Concept 1: Spatial Domain vs. Frequency Domain

Spatial Domain: In the spatial domain, an image is represented as a grid of pixels, where each pixel has an intensity value. Image processing operations, like blurring, sharpening, and edge detection, are applied directly to these pixel values.

Frequency Domain: The frequency domain represents an image in terms of its frequency components. Instead of pixel values, the image is expressed as a combination of sinusoidal patterns of varying frequencies and magnitudes.

Concept 2: Fourier TransformThe Fourier Transform is a mathematical tool that converts an image from the spatial domain to the frequency domain. It breaks down an image into its individual frequency components, revealing the contribution of each frequency to the overall image.

Concept 3: Fast Fourier Transform (FFT) The Fast Fourier Transform (FFT) is an efficient algorithm to compute the Fourier Transform of an image. It significantly speeds up the process of transforming an image from the spatial domain to the frequency domain.

Concept 4: Image Filtering in the Frequency Domain

Image filtering in the frequency domain involves modifying the frequency components of an image to achieve desired effects.
Filters in the frequency domain are represented as 2D matrices, where each element corresponds to a specific frequency.
Applying a filter involves element-wise multiplication between the Fourier-transformed image and the filter matrix.

Concept 5: Filter Types

Low-pass filter: It allows low-frequency components to pass through while attenuating high-frequency components. Used for smoothing or blurring an image and reducing noise.
High-pass filter: It allows high-frequency components to pass through while attenuating low-frequency components. Used for edge detection and enhancing fine details.
Band-pass filter: It selectively allows a range of frequencies to pass while attenuating others. Notch filter: It removes specific frequency bands from the image.

Concept 6: Padding

Padding is often applied to images before applying the Fourier Transform to prevent artifacts caused by circular convolution. By adding zeros to the image, it effectively extends the image's size.

Concept 7: Frequency Shifting

Shifting the zero-frequency component to the center of the frequency domain is necessary for correct visualization.

Concept 8: Inverse Fourier Transform

The Inverse Fourier Transform converts the filtered image back from the frequency domain to the spatial domain.

Concept 9: Advantages and Challenges

Advantages: Frequency domain filtering can be computationally efficient for certain operations and allows for specialized filtering tasks.

Challenges: Frequency domain filtering requires careful handling of boundary effects and may introduce artifacts if not done correctly

Image Smoothing:

Image smoothing, also known as blurring, is a process that reduces the sharpness or noise in an image. It is commonly used to remove small, unwanted details or noise while preserving the essential structures and overall appearance of the image.

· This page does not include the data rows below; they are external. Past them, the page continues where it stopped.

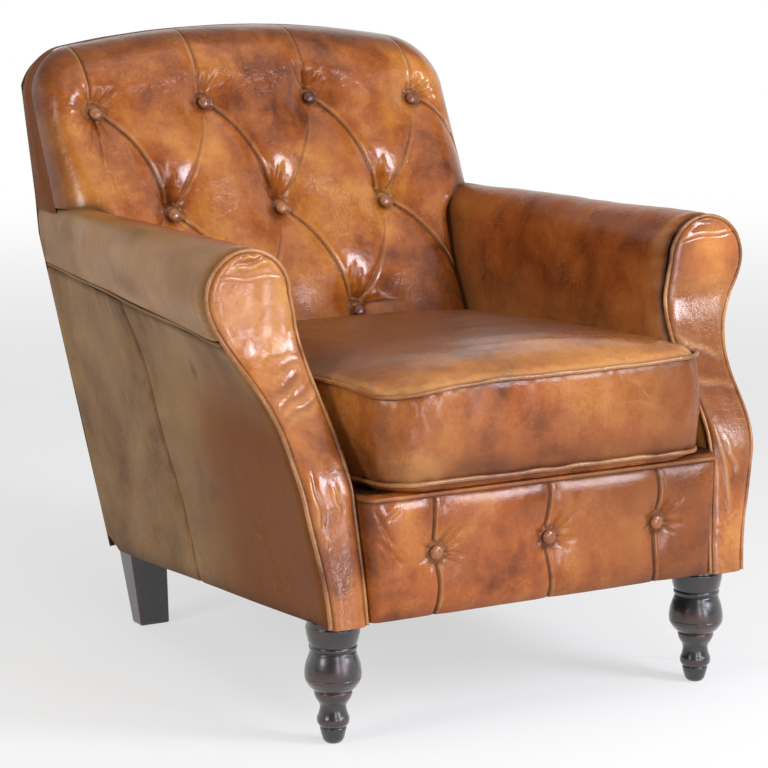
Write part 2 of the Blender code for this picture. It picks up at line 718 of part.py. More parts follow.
def seat_frame():
    """Rails, corner blocks, springs, the deck on them and the dust cover below."""
    front_y = BORDER_Y + BORDER_T
    inner = ARM_IN_BOTTOM - 0.006
    low, high = underside_z(front_y) + 0.0035 + GAP, RAIL_TOP_FRONT
    prism("front_seat_rail",
          [(-inner, front_y, low), (inner, front_y, low), (inner, front_y + RAIL_T, low),
           (-inner, front_y + RAIL_T, low)],
          [(-inner, front_y, high), (inner, front_y, high), (inner, front_y + RAIL_T, high),
           (-inner, front_y + RAIL_T, high)], (BEECH, 0.6))
    rail_end = BACK_RAIL_Y + RAIL_T
    wire_z = deck_top(rail_end) - DECK_T - GAP - 2 * SPRING_R
    half = POST_X - GAP
    back_low = underside_z(BACK_RAIL_Y) + 0.0035 + GAP
    prism("back_seat_rail",
          [(-half, BACK_RAIL_Y, back_low), (half, BACK_RAIL_Y, back_low),
           (half, outside_y(back_low) - LEATHER - 2 * GAP, back_low),
           (-half, outside_y(back_low) - LEATHER - 2 * GAP, back_low)],
          [(-half, BACK_RAIL_Y, wire_z - GAP), (half, BACK_RAIL_Y, wire_z - GAP),
           (half, rail_end, wire_z - GAP), (-half, rail_end, wire_z - GAP)], (BEECH, 0.6))

    for side, s in (("left", -1), ("right", 1)):
        x0, y0 = s * (inner - 0.001), front_y + RAIL_T + GAP
        tri = [(x0, y0), (x0 - s * BLOCK_SIDE, y0), (x0, y0 + BLOCK_SIDE)]
        z0 = BORDER_BOTTOM + 0.006
        loft(side + "_front_block", [[(x, y, z) for x, y in tri] for z in (z0, z0 + BLOCK_H)], (BEECH, 0.6))
        x0, y0 = s * (half - 0.001), BACK_RAIL_Y - GAP
        tri = [(x0, y0), (x0 - s * BLOCK_SIDE, y0), (x0, y0 - BLOCK_SIDE)]
        loft(side + "_back_block", [[(x, y, z) for x, y in tri] for z in (z0 - 0.006, z0 - 0.006 + BLOCK_H)],
             (BEECH, 0.6))

    for i in range(SPRING_COUNT):
        x0 = (i - (SPRING_COUNT - 1) / 2) * 0.112
        y0, y1 = front_y + 0.004, rail_end - 0.003
        turns = round((y1 - y0) / SPRING_PITCH)
        points = []
        for k in range(turns * 4 + 1):
            swing = SPRING_SWING if (k // 2) % 2 == 0 else -SPRING_SWING
            y = mix(y0, y1, k / (turns * 4))
            points.append((x0 + swing, y, deck_top(y) - DECK_T - GAP - SPRING_R))
        rod("seat_spring_%d" % (i + 1), points, SPRING_R, (STEEL, 0.35, 0.9), fine=0)

    top, under = [], []
    for y in np.linspace(DECK_FRONT_Y, DECK_BACK_Y, 6):
        across = np.linspace(SEAT_SIDE_GAP - ARM_IN_BOTTOM, ARM_IN_BOTTOM - SEAT_SIDE_GAP, 5)
        top.append([(x, y, deck_top(y)) for x in across])
        under.append([(x, y, deck_top(y) - DECK_T) for x in across])
    slab("seat_deck", top, under, (HESSIAN, 0.8))

    leg_side, rail_back = FRONT_FOOT_X - 0.048, BACK_RAIL_Y + 0.004
    plan = [(leg_side, front_y + 0.004), (leg_side, 0.040), (leg_side + 0.055, 0.045),
            (leg_side + 0.045, rail_back), (0.190, rail_back + 0.005), (0.190, outside_y(back_low) - 0.018)]
    outline = plan + [(-x, y) for x, y in plan[::-1]]
    loft("dust_cover", [[(x, y, underside_z(y) + 0.0015) for x, y in outline],
                        [(x, y, underside_z(y) + 0.0035) for x, y in outline]], (CAMBRIC, 0.9))


def cushion_parts():
    """Loose crowned cushion with a boxed side and a piping at each edge."""
    def back_y(z):
        return pad_rear_y(z) - (BACK_SINK + BACK_LOFT) - 0.013

    def outline(z, shrink):
        """Rounded plan at height z, drawn in by shrink."""
        half, rear_half = CUSHION_HALF - shrink, CUSHION_BACK_HALF - shrink
        front, back = CUSHION_FRONT + shrink, back_y(z) - shrink
        r = min(CUSHION_CORNER_R + 0.9 * shrink, half * 0.999)
        rear_r = min(CUSHION_REAR_R + 1.1 * shrink, rear_half * 0.999)
        corners = ((half - r, front + r, r, -90), (rear_half - rear_r, back - rear_r, rear_r, 0),
                   (rear_r - rear_half, back - rear_r, rear_r, 90), (r - half, front + r, r, 180))
        points = []
        for cx, cy, radius, start in corners:
            for i in range(5):
                a = math.radians(start + 22.5 * i)
                points.append((cx + radius * math.cos(a), cy + radius * math.sin(a)))
        full = []
        for i, (a, b) in enumerate(zip(points, points[1:] + points[:1])):
            full.append(a)
            if i % 5 == 4:
                swell = math.copysign(CUSHION_SWELL, a[0]) if i % 10 == 4 else 0.0
                full += [(mix(a[0], b[0], k) + swell * math.sin(math.pi * k), mix(a[1], b[1], k))
                         for k in (0.25, 0.5, 0.75)]
        return full

    def levels(y):
        """Bottom and top edge of the boxing at depth y."""
        t = (y - CUSHION_FRONT) / 0.60
        bottom = deck_top(y) + GAP + 0.008
        return bottom, bottom + mix(CUSHION_BOX, CUSHION_BOX_BACK, t)

    def rear_level(level):
        """Height of the boxing's bottom or top edge where the cushion meets the inside back."""
        return mix(*levels(DECK_BACK_Y + 0.01), level)

    groove = CUSHION_PIPING_R + 0.003
    lip = CUSHION_PIPING_R + 0.0007
    stack = [(0.160, 0, -0.008), (0.060, 0, -0.008), (0.012, 0, -0.0075), (0.0, 0, -lip), (groove, 0, 0.0),
             (0.0, 0, lip), (-0.003, 0.5, 0.0), (0.0, 1, -lip), (groove, 1, 0.0), (0.001, 1, lip),
             (0.020, 1, 0.016), (0.060, 1, 0.031), (0.120, 1, CUSHION_CROWN),
             (0.190, 1, CUSHION_CROWN + 0.003)]
    rings = []
    for shrink, level, rise in stack:
        ring = []
        for x, y in outline(rear_level(level), shrink):
            low, high = levels(y)
            ring.append((x, y, mix(low, high, level) + rise))
        rings.append(ring)
    loft("seat_cushion", rings, (COGNAC, 0.35))
    for name, level in (("cushion_piping_bottom", 0), ("cushion_piping_top", 1)):
        points = []
        for x, y in outline(rear_level(level), -0.001):
            low, high = levels(y)
            points.append((x, y, mix(low, high, level)))
        rod(name, points, CUSHION_PIPING_R, (PIPE, 0.4), cyclic=True)


def legs():
    """Turned front legs and square tapered back legs."""
    profile = [(0.0, 0.0095), (0.004, 0.0129), (0.014, 0.0158), (0.020, 0.0169), (0.0245, 0.0194),
               (0.030, 0.0201), (0.036, 0.0190), (0.047, 0.0164), (0.053, 0.0196), (0.0615, 0.0232),
               (0.0655, 0.0238), (0.069, 0.0268), (0.079, 0.0342), (0.090, 0.0354), (0.106, 0.0324),
               (0.116, 0.0288), (0.1195, 0.0300), (0.124, 0.0317), (0.141, 0.0335), (0.148, 0.0335),
               (0.1482, 0.027), (LEG_TOP_FRONT, 0.027)]
    for side, s in (("left", -1), ("right", 1)):
        turned(side + "_front_leg", profile, 12, (EBONY, 0.3), (s * FRONT_FOOT_X, 0, 0))
        rings = []
        for z, (w, d) in ((0.0, BACK_LEG_TOE), (LEG_TOP_BACK, BACK_LEG_TOP)):
            x, y = s * (BACK_FOOT_X + 0.012 * (z / LEG_TOP_BACK)), BACK_FOOT_Y
            rings.append([(x - w / 2, y - d / 2, z), (x + w / 2, y - d / 2, z),
                          (x + w / 2, y + d / 2, z), (x - w / 2, y + d / 2, z)])
        loft(side + "_back_leg", rings, (EBONY, 0.3))


def stand_at_origin():
    """Put the bottom centre of the whole chair at the origin."""
    bpy.context.view_layer.update()
    corners = [o.matrix_world @ Vector(c) for o in bpy.data.objects for c in o.bound_box]
    lo = [min(c[i] for c in corners) for i in range(3)]
    hi = [max(c[i] for c in corners) for i in range(3)]
    move = Vector((-(lo[0] + hi[0]) / 2, -(lo[1] + hi[1]) / 2, -lo[2]))
    for o in bpy.data.objects:
        o.location += move


def build():
    for old in list(bpy.data.objects):
        bpy.data.objects.remove(old)
    legs()
    for side, x_sign in (("left", -1), ("right", 1)):
        arm_parts(side, x_sign)
        arm_frame(side, x_sign)
    pad = inside_back()
    facing_axis = (0, math.cos(math.atan(BACK_SLOPE)), -math.sin(math.atan(BACK_SLOPE)))
    for i, (x, z) in enumerate(back_buttons()):
        plane = BUTTON_PLANE_Y + BACK_SLOPE * (z - BUTTON_ROW_Z[1])
        away = 0.12
        seat_button("back_button_%d" % (i + 1), pad, x, z - away * facing_axis[2],
                    plane - away * facing_axis[1], facing_axis, (COGNAC, 0.35))
    outside_back()
    back_border()
    back_frame()
    border = front_border()
    for i, x in enumerate((-BORDER_BUTTON_X, 0.0, BORDER_BUTTON_X)):
        seat_button("border_button_%d" % (i + 1), border, x, BORDER_BUTTON_Z, BORDER_Y - 0.1, (0, 1, 0),
                    (COGNAC, 0.35))
    seat_frame()
    cushion_parts()
    stand_at_origin()


build()
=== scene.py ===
# %% [markdown]
# # A worn club chair
# The chair is a beech frame under waxed, hand-dyed leather: rolled arms with S-shaped fronts, a raked
# back pulled in by nine buttons, a loose crowned cushion and four dark legs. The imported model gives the
# frame and the place of every part. This lesson dresses it, one piece of leather at a time.

# %% The frame
import math

import bmesh
import bpy
import numpy as np
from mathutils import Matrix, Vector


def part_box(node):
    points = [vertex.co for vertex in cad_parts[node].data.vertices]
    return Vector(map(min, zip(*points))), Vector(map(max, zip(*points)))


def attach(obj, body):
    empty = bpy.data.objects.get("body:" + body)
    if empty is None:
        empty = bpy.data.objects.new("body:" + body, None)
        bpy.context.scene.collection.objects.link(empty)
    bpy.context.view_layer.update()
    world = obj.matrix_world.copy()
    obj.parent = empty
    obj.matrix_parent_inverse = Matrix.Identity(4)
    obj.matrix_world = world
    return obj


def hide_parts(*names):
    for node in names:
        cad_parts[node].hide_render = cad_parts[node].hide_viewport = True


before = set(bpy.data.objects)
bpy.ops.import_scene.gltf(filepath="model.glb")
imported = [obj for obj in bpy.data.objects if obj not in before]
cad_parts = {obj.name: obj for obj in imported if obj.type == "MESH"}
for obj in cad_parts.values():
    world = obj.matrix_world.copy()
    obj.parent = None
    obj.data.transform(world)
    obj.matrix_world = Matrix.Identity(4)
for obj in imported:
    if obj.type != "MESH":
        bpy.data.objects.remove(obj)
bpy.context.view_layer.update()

foot_lo, foot_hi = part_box("left_front_leg")
SET_BACK = (foot_lo[1] + foot_hi[1]) / 2
print("nodes", len(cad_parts), "front feet at y", round(SET_BACK, 4))

# %% [markdown]
# ## Camera
# The photograph was taken from the chair's front left, a little above the seat, with a long lens. A long
# lens keeps the legs nearly parallel, so a short one would never match, however it is placed.

# %% Camera
camera = bpy.data.objects.new("camera", bpy.data.cameras.new("camera"))
bpy.context.collection.objects.link(camera)
camera.data.sensor_width = 36.0
camera.data.lens = 137.80
camera.location = (-1.95796, -3.04354 + SET_BACK, 1.08594)
camera.rotation_euler = (math.radians(79.5967), 0.0, math.radians(-29.9976))
bpy.context.scene.camera = camera
print("lens", camera.data.lens)

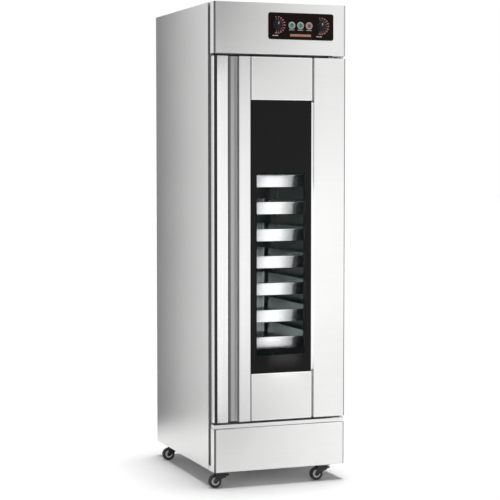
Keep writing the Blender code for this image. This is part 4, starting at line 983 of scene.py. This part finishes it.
LENS_DOME = 0.0022
LENS_BACK = 0.010


def make_buttons():
    """Domed lens caps, each with a fine ring in its face, and bright rims on their collars."""
    for name in ("power_button", "humidifier_button", "lamp_button"):
        low, high = corners_of(name)
        x, radius = (low.x + high.x) / 2, (high.x - low.x) / 2
        proud = LENS_DOME
        profile = [(radius * 0.32, high.y - low.y), (radius * 0.32, LENS_BACK),
                   (radius, LENS_BACK), (radius, proud * 1.2)]
        for step in range(7):
            angle = math.radians(90 * step / 6)
            reach = radius * (0.93 + 0.07 * math.cos(angle))
            profile.append((reach, proud * (1.2 - 0.7 * math.sin(angle))))
        profile += [(radius * 0.70, proud * 0.34), (radius * 0.66, proud * 0.50),
                    (radius * 0.60, proud * 0.50), (radius * 0.56, proud * 0.30),
                    (radius * 0.30, proud * 0.10), (radius * 0.08, 0.0)]
        lens = bmesh.new()
        add_turned(lens, [(reach, -along) for reach, along in profile],
                   (x, low.y, KNOB_ROW), (0, -1, 0), 40)
        piece_of(name + "_lens", lens, name, SLOT_OF[name], replaced=[name])
        ring = bmesh.new()
        add_loop(ring, [(radius * 0.93, proud * 0.9), (radius * 0.93, proud * 0.38),
                        (radius * 0.90, proud * 0.28), (radius * 0.74, proud * 0.26),
                        (radius * 0.72, proud * 0.9)], Vector((x, low.y, KNOB_ROW)), 40)
        piece_of(name + "_ring", ring, name, SLOT_OF[name],
                 MATERIALS[SLOT_OF[name].replace("lens", "ring")])


# Casters

CASTER_EDGE = 0.0004
CASTER_PLATE = 0.003
CASTER_BOLT = 0.0032
CASTER_BOLT_INSET = 0.007


def make_casters():
    for label in ("front_left", "front_right", "rear_left", "rear_right"):
        make_wheel(label)
        refined("caster_fork_" + label, CASTER_EDGE)
        refined("caster_plate_" + label, CASTER_EDGE, material=MATERIALS["plate_dark"])
        low, high = corners_of("caster_plate_" + label)
        bolts = bmesh.new()
        inset = CASTER_BOLT_INSET
        for x in (low.x + inset, high.x - inset):
            for y in (low.y + inset, high.y - inset):
                add_turned(bolts, [(CASTER_BOLT, 0.0), (CASTER_BOLT, CASTER_BOLT * 0.5),
                                   (CASTER_BOLT * 0.8, CASTER_BOLT * 0.7)],
                           (x, y, high.z - CASTER_PLATE), (0, 0, -1), 6)
        piece_of("caster_bolts_" + label, bolts, "cabinet", "zinc_plate",
                 MATERIALS["plate_dark"], edge=SHEET_EDGE)
    for label in ("front_left", "front_right"):
        refined("brake_pedal_" + label, CASTER_EDGE)


AXLE_BORE = 0.0033
HUB_CAP = 0.0058
RING_WIDTH = 0.0056


def make_wheel(label):
    """A tyre with a rounded tread, and a hub with a bright ring, a dark dish and a pale cap."""
    low, high = corners_of("caster_tyre_" + label)
    hub_low, hub_high = corners_of("caster_hub_" + label)
    centre = (low + high) / 2
    radius, half = (high.z - low.z) / 2, (high.y - low.y) / 2
    seat = (hub_high.z - hub_low.z) / 2
    body = "caster_wheel_" + label
    outline = [(seat, half * 0.72), (seat * 1.12, half * 0.92), (radius - half * 0.62, half)]
    for step in range(9):
        angle = math.radians(90 - 180 * step / 8)
        flat = math.copysign(abs(math.sin(angle)) ** 0.8, math.sin(angle))
        outline.append((radius - half * 0.42 * (1 - math.cos(angle) ** 0.6), half * 0.98 * flat))
    outline += [(radius - half * 0.62, -half), (seat * 1.12, -half * 0.92),
                (seat, -half * 0.72)]
    tyre = bmesh.new()
    add_loop(tyre, outline, centre)
    piece_of("tyre_" + label, tyre, body, "tyre_rubber", replaced=["caster_tyre_" + label])
    hub_half = (hub_high.y - hub_low.y) / 2
    ring_in = seat - RING_WIDTH
    hub_outline = []
    for side in (1, -1):
        rim = [(seat * 0.985, side * hub_half), (ring_in + RING_WIDTH * 0.2, side * hub_half),
               (ring_in, side * hub_half * 0.88), (ring_in - 0.0004, side * hub_half * 0.55),
               (AXLE_BORE, side * hub_half * 0.55)]
        hub_outline += rim if side == 1 else rim[::-1]
    hub = bmesh.new()
    add_loop(hub, hub_outline, centre)
    piece_of("hub_" + label, hub, body, "wheel_hub", replaced=["caster_hub_" + label],
             edge=SHEET_EDGE)
    dish = bmesh.new()
    for side in (1, -1):
        face = side * hub_half * 0.56
        dish_outline = [(ring_in - 0.0008, face), (ring_in - 0.0008, face + side * 0.0006),
                        (HUB_CAP * 1.35, face + side * 0.0010), (HUB_CAP * 1.35, face)]
        add_loop(dish, dish_outline, centre)
    piece_of("hub_dish_" + label, dish, body, "wheel_hub", MATERIALS["hub_dark"])
    cap = bmesh.new()
    reach = hub_half * 0.9
    for side in (1, -1):
        add_loop(cap, [(AXLE_BORE, side * reach * 0.6), (HUB_CAP, side * reach * 0.6),
                       (HUB_CAP, side * reach * 0.92), (HUB_CAP * 0.8, side * reach),
                       (AXLE_BORE, side * reach)], centre)
    piece_of("hub_cap_" + label, cap, body, "wheel_hub")


def add_loop(build, outline, centre, steps=48):
    """A closed outline of (radius, place along Y) points turned round an axle."""
    rings = []
    for step in range(steps):
        angle = 2 * math.pi * step / steps
        rings.append([build.verts.new(centre + Vector((radius * math.cos(angle), along,
                                                       radius * math.sin(angle))))
                      for radius, along in outline])
    for k in range(steps):
        near, far = rings[k], rings[(k + 1) % steps]
        for i in range(len(outline)):
            n = (i + 1) % len(outline)
            build.faces.new((near[i], near[n], far[n], far[i]))


BOXES = {name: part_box(name) for name in NODES}
KNOB_ROW = (BOXES["power_button"][0].z + BOXES["power_button"][1].z) / 2

make_camera()
make_world()
make_floor()
make_sun("key", *KEY_SUN)
make_sun("fill", *FILL_SUN)
make_card("front_card", FRONT_CARD_X, FRONT_CARD_Z, FRONT_CARD_Y, True,
          {"left": NARROW_FADE * 2, "high": CARD_FADE}, front_brightness)
make_card("side_card", SIDE_CARD_X, SIDE_CARD_Z, SIDE_CARD_Y, False,
          {"left": CARD_FADE, "high": CARD_FADE}, side_brightness)
make_card("strip_card", STRIP_CARD_X, STRIP_CARD_Z, STRIP_CARD_Y, True,
          {"right": NARROW_FADE, "low": NARROW_FADE, "high": NARROW_FADE}, strip_brightness)
make_card("window_card", WINDOW_CARD_X, WINDOW_CARD_Z, WINDOW_CARD_Y, True,
          {"low": NARROW_FADE, "high": NARROW_FADE}, window_brightness)
bpy.context.scene.view_settings.view_transform = "Standard"
MATERIALS = make_materials()

for name in NODES:
    repaint(name)
for name in ("left_side_panel", "right_side_panel"):
    refined(name, material=MATERIALS["steel_side"])
for name in ("door_top_panel", "door_bottom_panel"):
    refined(name, material=MATERIALS["centre_steel"])
paint_bend_shade(refined("door_handle_profile", material=MATERIALS["strip_steel"]), -1,
            HANDLE_BEND, "bend_painted_shade")
for name in ("header_panel", "lower_front_panel"):
    paint_bend_shade(paint_bend_shade(refined(name), -1, BODY_BEND, "grey_painted_shade"), 1, BODY_BEND,
                "pale_painted_shade")
finish_sill(refined("inner_liner"))
refined("door_inner_panel", material=MATERIALS["panel_steel"])
for name in ("rear_panel", "top_panel", "base_pan", "door_left_stile", "door_right_stile",
             "control_faceplate", "control_unit", "duct_cover",
             "left_tray_rack", "right_tray_rack", "water_pan", "hinge_bracket_top",
             "hinge_bracket_bottom", "cable_gland", "interior_lamp"):
    refined(name)
for number in range(1, TRAYS + 1):
    refined("tray_%d" % number)
make_glass()
make_window_seal()
make_panel_beads()
make_edge_strips()
make_groove_lining()
make_neck_trim()
make_screws()
make_dials()
make_meter()
make_knobs()
make_buttons()
make_casters()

Smoothing is achieved by applying a low-pass filter, which allows low-frequency components (such as smooth variations) to pass through while attenuating high-frequency components (such as noise or rapid changes). The low-pass filter effectively averages the pixel values in the neighborhood of each pixel, resulting in a blurring effect.

One of the most commonly used filters for image smoothing is the Gaussian filter. It convolves the image with a Gaussian kernel, which emphasizes the central pixel and gradually reduces the contribution of neighboring pixels

Image Sharpening:

Image sharpening aims to enhance the edges and fine details in an image, making it appear more visually distinct and clear. Sharpening is often applied to improve the visual quality of images or to prepare them for further analysis.

Sharpening is achieved by applying a high-pass filter, which allows high-frequency components (such as edges and rapid changes) to pass through while attenuating low-frequency components (such as smooth variations). The high-pass filter effectively enhances the pixel values in the neighborhood of each pixel to emphasize edges.

One of the commonly used filters for image sharpening is the Laplacian filter. It calculates the second derivative of the image and accentuates regions with significant intensity variations, thus enhancing the edges.